Records with modeling code
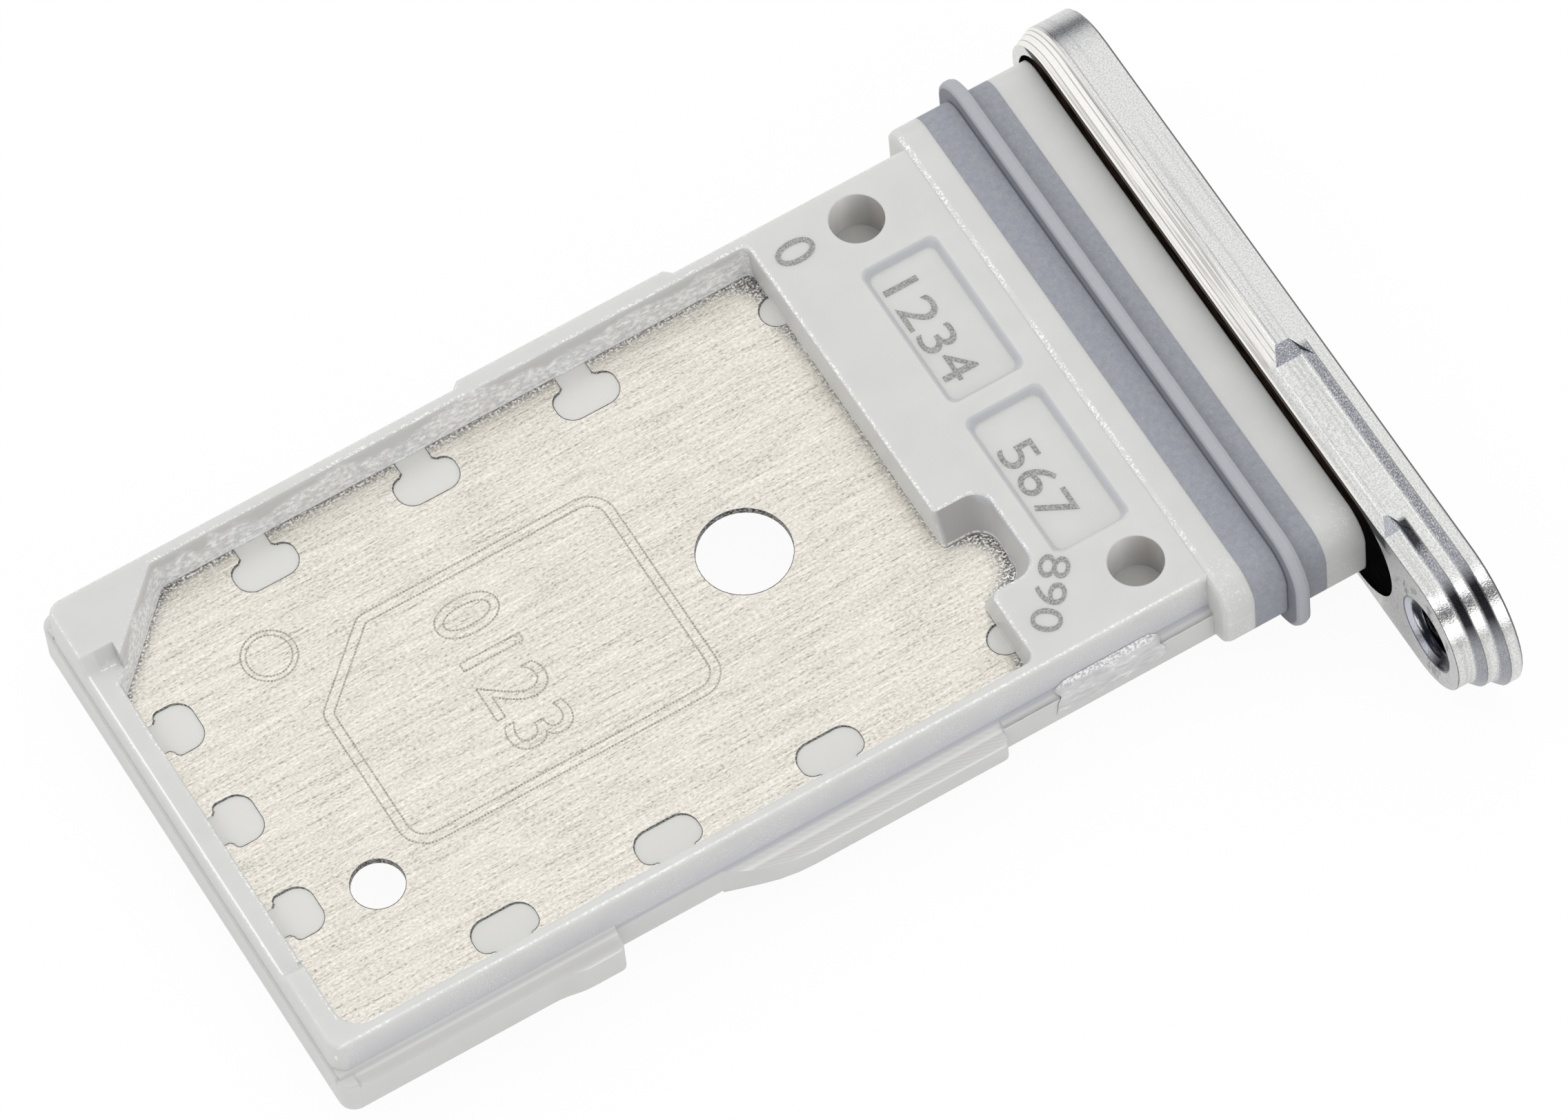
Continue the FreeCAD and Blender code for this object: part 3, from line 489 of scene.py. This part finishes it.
def floor_material():
    """White floor: it keeps a faint shadow for the eye, and lights the object as plain white card."""
    material = bpy.data.materials.new("floor_white")
    material.use_nodes = True
    tree = material.node_tree
    tree.nodes.clear()
    path = add_node(tree, "ShaderNodeLightPath", {}, {})
    gloss = multiply(tree, path.outputs["Is Glossy Ray"], FLOOR_GLOSS)
    seen = calculate(tree, "MAXIMUM", path.outputs["Is Camera Ray"],
                     calculate(tree, "MAXIMUM", gloss, path.outputs["Is Transmission Ray"]))
    card = add_node(tree, "ShaderNodeBsdfDiffuse", {}, {"Color": (0.9, 0.9, 0.9, 1)})
    faint = add_node(tree, "ShaderNodeBsdfDiffuse", {}, {"Color": (1 - FLOOR_GLOW,) * 3 + (1,)})
    glow = add_node(tree, "ShaderNodeEmission", {}, {"Color": (1, 1, 1, 1), "Strength": FLOOR_GLOW})
    shown = add_node(tree, "ShaderNodeAddShader", {}, {0: faint.outputs[0], 1: glow.outputs[0]})
    mixed = add_node(tree, "ShaderNodeMixShader", {}, {0: seen, 1: card.outputs[0], 2: shown.outputs[0]})
    add_node(tree, "ShaderNodeOutputMaterial", {}, {"Surface": mixed.outputs[0]})
    return material


def make_world():
    """Even white surroundings, which light the object more softly than they look."""
    world = bpy.data.worlds.new("studio")
    bpy.context.scene.world = world
    world.use_nodes = True
    tree = world.node_tree
    tree.nodes.clear()
    path = add_node(tree, "ShaderNodeLightPath", {}, {})
    seen = calculate(tree, "MAXIMUM", path.outputs["Is Camera Ray"],
                     calculate(tree, "MAXIMUM", path.outputs["Is Glossy Ray"], path.outputs["Is Transmission Ray"]))
    strength = calculate(tree, "MULTIPLY_ADD", seen, 1.0 - WORLD_DIFFUSE, WORLD_DIFFUSE)
    glow = add_node(tree, "ShaderNodeBackground", {}, {"Color": (1, 1, 1, 1), "Strength": strength})
    add_node(tree, "ShaderNodeOutputWorld", {}, {"Surface": glow.outputs[0]})


def face_tray(thing, direction):
    """Put a lamp or a card in a direction from the tray, facing it."""
    thing.location = Vector(direction).normalized() * LIGHT_DISTANCE * MM
    thing.rotation_mode = "QUATERNION"
    thing.rotation_quaternion = (-thing.location).to_track_quat("-Z", "Y")


def make_light(name, direction, width, height, radiance, glossy=True):
    """Soft rectangular light of an even brightness that faces the tray."""
    lamp = bpy.data.lights.new(name, "AREA")
    lamp.shape = "RECTANGLE"
    lamp.size = width * MM
    lamp.size_y = height * MM
    lamp.energy = radiance * math.pi * lamp.size * lamp.size_y
    holder = bpy.data.objects.new(name, lamp)
    holder.visible_glossy = glossy
    bpy.context.scene.collection.objects.link(holder)
    face_tray(holder, direction)


def make_dark_card(name, direction, width, height, shade):
    """Dark card that only reflections show, as a studio uses to draw the edges of bright metal."""
    material = bpy.data.materials.new(name)
    material.use_nodes = True
    tree = material.node_tree
    tree.nodes.clear()
    glow = add_node(tree, "ShaderNodeEmission", {}, {"Color": (shade, shade, shade * 1.15, 1)})
    add_node(tree, "ShaderNodeOutputMaterial", {}, {"Surface": glow.outputs[0]})
    x = width / 2 * MM
    y = height / 2 * MM
    mesh = bpy.data.meshes.new(name)
    mesh.from_pydata([(-x, -y, 0), (x, -y, 0), (x, y, 0), (-x, y, 0)], [], [(0, 1, 2, 3)])
    mesh.materials.append(material)
    card = bpy.data.objects.new(name, mesh)
    card.visible_camera = False
    card.visible_diffuse = False
    card.visible_shadow = False
    bpy.context.scene.collection.objects.link(card)
    face_tray(card, direction)


def make_camera():
    """Long-lens camera at the photograph's place and tilt."""
    azimuth = math.radians(CAMERA_AZIMUTH)
    elevation = math.radians(CAMERA_ELEVATION)
    back = Vector((math.sin(azimuth) * math.cos(elevation), -math.cos(azimuth) * math.cos(elevation),
                   math.sin(elevation)))
    level = Vector((math.cos(azimuth), math.sin(azimuth), 0))
    turned = Matrix((level, back.cross(level), back)).transposed().to_4x4()
    data = bpy.data.cameras.new("camera")
    data.sensor_fit = "HORIZONTAL"
    data.sensor_width = SENSOR_WIDTH
    data.lens = CAMERA_LENS
    data.clip_start = 0.01
    data.clip_end = 10.0
    camera = bpy.data.objects.new("camera", data)
    camera.matrix_world = (Matrix.Translation(Vector(CAMERA_PLACE) * MM) @ turned
                           @ Matrix.Rotation(math.radians(CAMERA_ROLL), 4, "Z"))
    bpy.context.scene.collection.objects.link(camera)
    bpy.context.scene.camera = camera


def make_floor(material):
    """Wide white floor under the tray."""
    half = 1.2
    mesh = bpy.data.meshes.new("floor")
    mesh.from_pydata([(-half, -half, 0), (half, -half, 0), (half, half, 0), (-half, half, 0)], [], [(0, 1, 2, 3)])
    mesh.materials.append(material)
    floor = bpy.data.objects.new("floor", mesh)
    bpy.context.scene.collection.objects.link(floor)


def paint(node, material):
    """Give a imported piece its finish."""
    mesh = node.data
    mesh.materials.clear()
    mesh.materials.append(material)


def make_piece(name, points, faces, material, slot):
    """New piece that rides on the tray, from points in millimetres."""
    mesh = bpy.data.meshes.new(name)
    mesh.from_pydata([Vector(point) * MM for point in points], [], faces)
    mesh.materials.append(material)
    piece = bpy.data.objects.new(name, mesh)
    bpy.context.scene.collection.objects.link(piece)
    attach(piece, "root")
    return piece


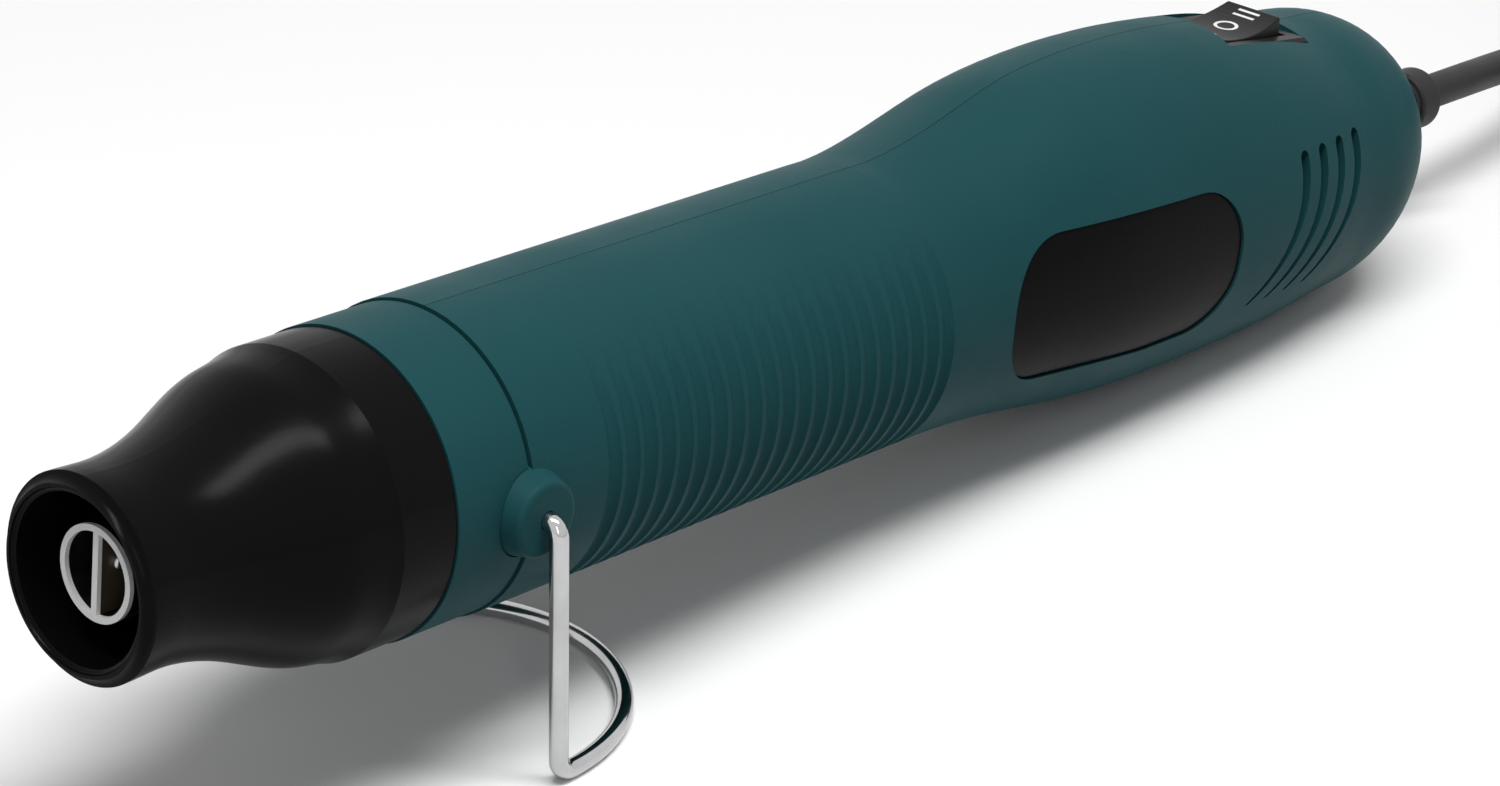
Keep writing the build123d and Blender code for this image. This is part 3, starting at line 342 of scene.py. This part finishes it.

## [Given task]
Set down all of the entries exactly, please.

## [Complete answer]
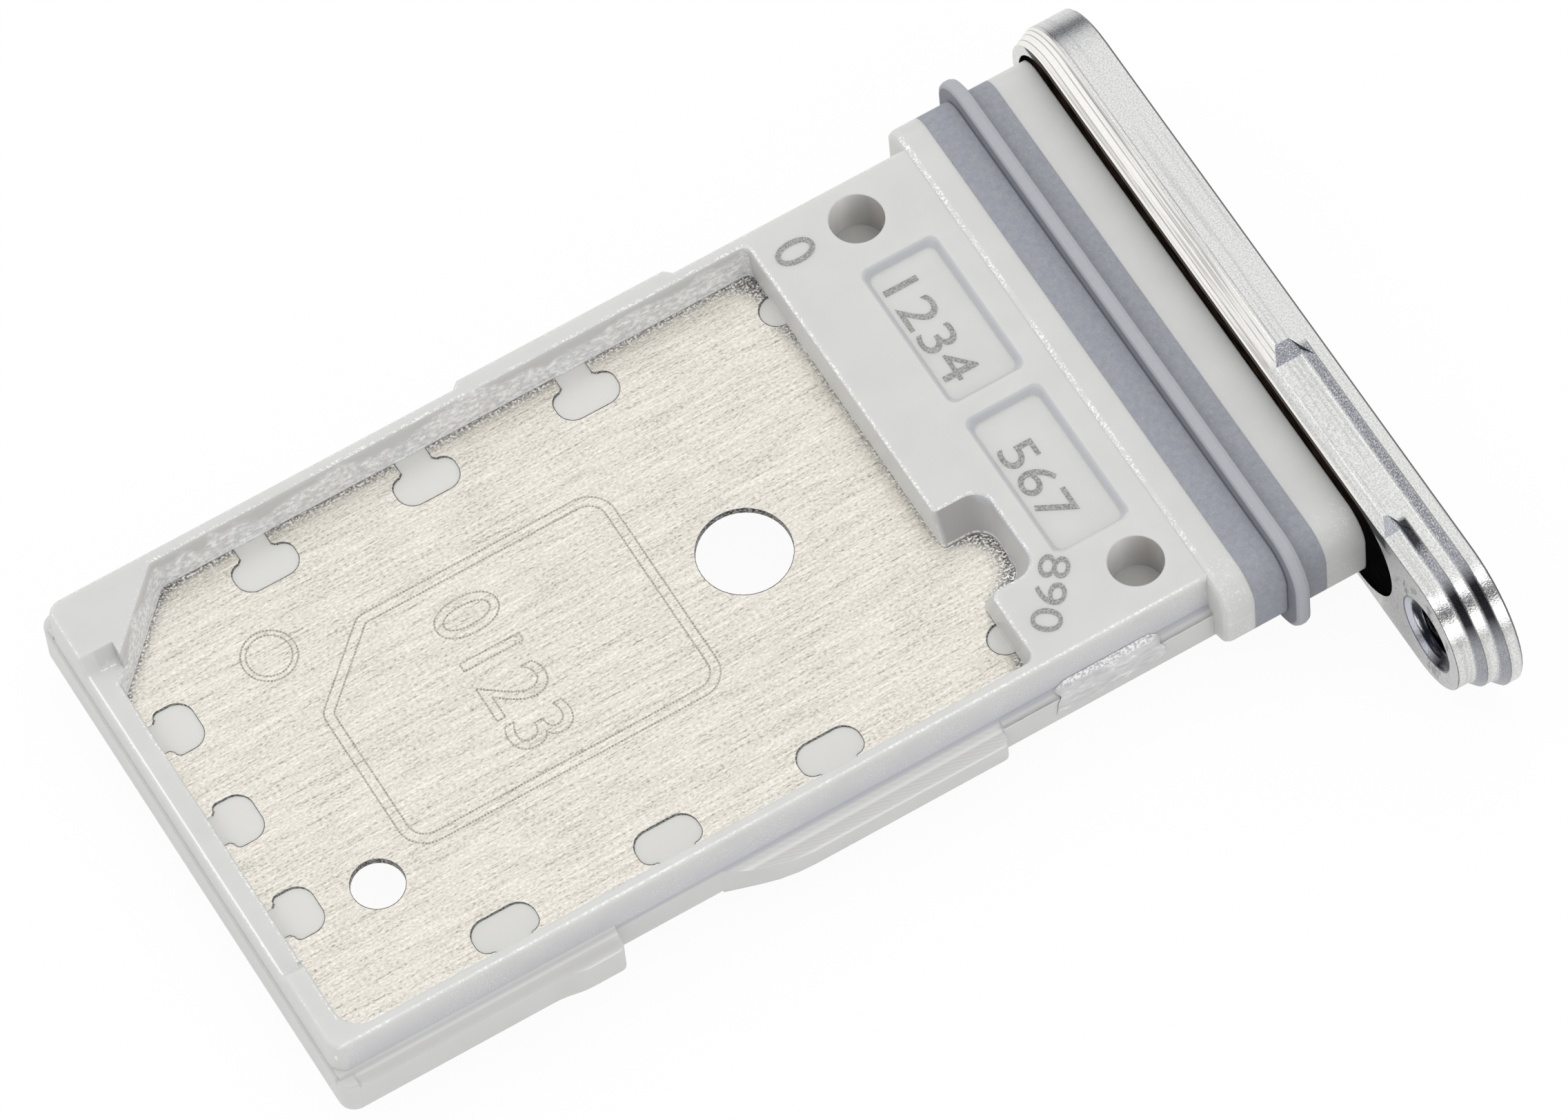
Continue the FreeCAD and Blender code for this object: part 3, from line 489 of scene.py. This part finishes it.
def floor_material():
    """White floor: it keeps a faint shadow for the eye, and lights the object as plain white card."""
    material = bpy.data.materials.new("floor_white")
    material.use_nodes = True
    tree = material.node_tree
    tree.nodes.clear()
    path = add_node(tree, "ShaderNodeLightPath", {}, {})
    gloss = multiply(tree, path.outputs["Is Glossy Ray"], FLOOR_GLOSS)
    seen = calculate(tree, "MAXIMUM", path.outputs["Is Camera Ray"],
                     calculate(tree, "MAXIMUM", gloss, path.outputs["Is Transmission Ray"]))
    card = add_node(tree, "ShaderNodeBsdfDiffuse", {}, {"Color": (0.9, 0.9, 0.9, 1)})
    faint = add_node(tree, "ShaderNodeBsdfDiffuse", {}, {"Color": (1 - FLOOR_GLOW,) * 3 + (1,)})
    glow = add_node(tree, "ShaderNodeEmission", {}, {"Color": (1, 1, 1, 1), "Strength": FLOOR_GLOW})
    shown = add_node(tree, "ShaderNodeAddShader", {}, {0: faint.outputs[0], 1: glow.outputs[0]})
    mixed = add_node(tree, "ShaderNodeMixShader", {}, {0: seen, 1: card.outputs[0], 2: shown.outputs[0]})
    add_node(tree, "ShaderNodeOutputMaterial", {}, {"Surface": mixed.outputs[0]})
    return material


def make_world():
    """Even white surroundings, which light the object more softly than they look."""
    world = bpy.data.worlds.new("studio")
    bpy.context.scene.world = world
    world.use_nodes = True
    tree = world.node_tree
    tree.nodes.clear()
    path = add_node(tree, "ShaderNodeLightPath", {}, {})
    seen = calculate(tree, "MAXIMUM", path.outputs["Is Camera Ray"],
                     calculate(tree, "MAXIMUM", path.outputs["Is Glossy Ray"], path.outputs["Is Transmission Ray"]))
    strength = calculate(tree, "MULTIPLY_ADD", seen, 1.0 - WORLD_DIFFUSE, WORLD_DIFFUSE)
    glow = add_node(tree, "ShaderNodeBackground", {}, {"Color": (1, 1, 1, 1), "Strength": strength})
    add_node(tree, "ShaderNodeOutputWorld", {}, {"Surface": glow.outputs[0]})


def face_tray(thing, direction):
    """Put a lamp or a card in a direction from the tray, facing it."""
    thing.location = Vector(direction).normalized() * LIGHT_DISTANCE * MM
    thing.rotation_mode = "QUATERNION"
    thing.rotation_quaternion = (-thing.location).to_track_quat("-Z", "Y")


def make_light(name, direction, width, height, radiance, glossy=True):
    """Soft rectangular light of an even brightness that faces the tray."""
    lamp = bpy.data.lights.new(name, "AREA")
    lamp.shape = "RECTANGLE"
    lamp.size = width * MM
    lamp.size_y = height * MM
    lamp.energy = radiance * math.pi * lamp.size * lamp.size_y
    holder = bpy.data.objects.new(name, lamp)
    holder.visible_glossy = glossy
    bpy.context.scene.collection.objects.link(holder)
    face_tray(holder, direction)


def make_dark_card(name, direction, width, height, shade):
    """Dark card that only reflections show, as a studio uses to draw the edges of bright metal."""
    material = bpy.data.materials.new(name)
    material.use_nodes = True
    tree = material.node_tree
    tree.nodes.clear()
    glow = add_node(tree, "ShaderNodeEmission", {}, {"Color": (shade, shade, shade * 1.15, 1)})
    add_node(tree, "ShaderNodeOutputMaterial", {}, {"Surface": glow.outputs[0]})
    x = width / 2 * MM
    y = height / 2 * MM
    mesh = bpy.data.meshes.new(name)
    mesh.from_pydata([(-x, -y, 0), (x, -y, 0), (x, y, 0), (-x, y, 0)], [], [(0, 1, 2, 3)])
    mesh.materials.append(material)
    card = bpy.data.objects.new(name, mesh)
    card.visible_camera = False
    card.visible_diffuse = False
    card.visible_shadow = False
    bpy.context.scene.collection.objects.link(card)
    face_tray(card, direction)


def make_camera():
    """Long-lens camera at the photograph's place and tilt."""
    azimuth = math.radians(CAMERA_AZIMUTH)
    elevation = math.radians(CAMERA_ELEVATION)
    back = Vector((math.sin(azimuth) * math.cos(elevation), -math.cos(azimuth) * math.cos(elevation),
                   math.sin(elevation)))
    level = Vector((math.cos(azimuth), math.sin(azimuth), 0))
    turned = Matrix((level, back.cross(level), back)).transposed().to_4x4()
    data = bpy.data.cameras.new("camera")
    data.sensor_fit = "HORIZONTAL"
    data.sensor_width = SENSOR_WIDTH
    data.lens = CAMERA_LENS
    data.clip_start = 0.01
    data.clip_end = 10.0
    camera = bpy.data.objects.new("camera", data)
    camera.matrix_world = (Matrix.Translation(Vector(CAMERA_PLACE) * MM) @ turned
                           @ Matrix.Rotation(math.radians(CAMERA_ROLL), 4, "Z"))
    bpy.context.scene.collection.objects.link(camera)
    bpy.context.scene.camera = camera


def make_floor(material):
    """Wide white floor under the tray."""
    half = 1.2
    mesh = bpy.data.meshes.new("floor")
    mesh.from_pydata([(-half, -half, 0), (half, -half, 0), (half, half, 0), (-half, half, 0)], [], [(0, 1, 2, 3)])
    mesh.materials.append(material)
    floor = bpy.data.objects.new("floor", mesh)
    bpy.context.scene.collection.objects.link(floor)


def paint(node, material):
    """Give a imported piece its finish."""
    mesh = node.data
    mesh.materials.clear()
    mesh.materials.append(material)


def make_piece(name, points, faces, material, slot):
    """New piece that rides on the tray, from points in millimetres."""
    mesh = bpy.data.meshes.new(name)
    mesh.from_pydata([Vector(point) * MM for point in points], [], faces)
    mesh.materials.append(material)
    piece = bpy.data.objects.new(name, mesh)
    bpy.context.scene.collection.objects.link(piece)
    attach(piece, "root")
    return piece


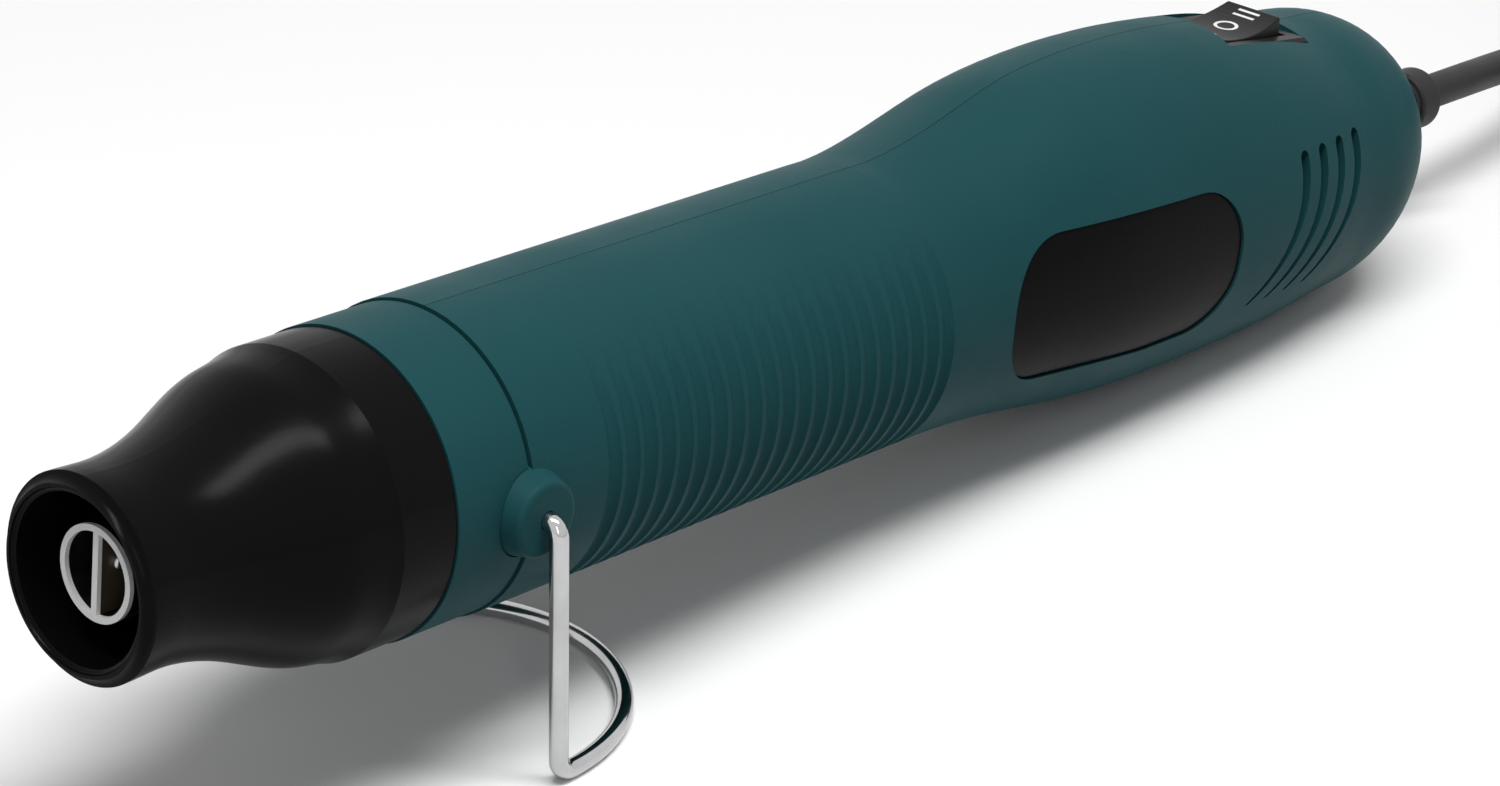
Keep writing the build123d and Blender code for this image. This is part 3, starting at line 342 of scene.py. This part finishes it.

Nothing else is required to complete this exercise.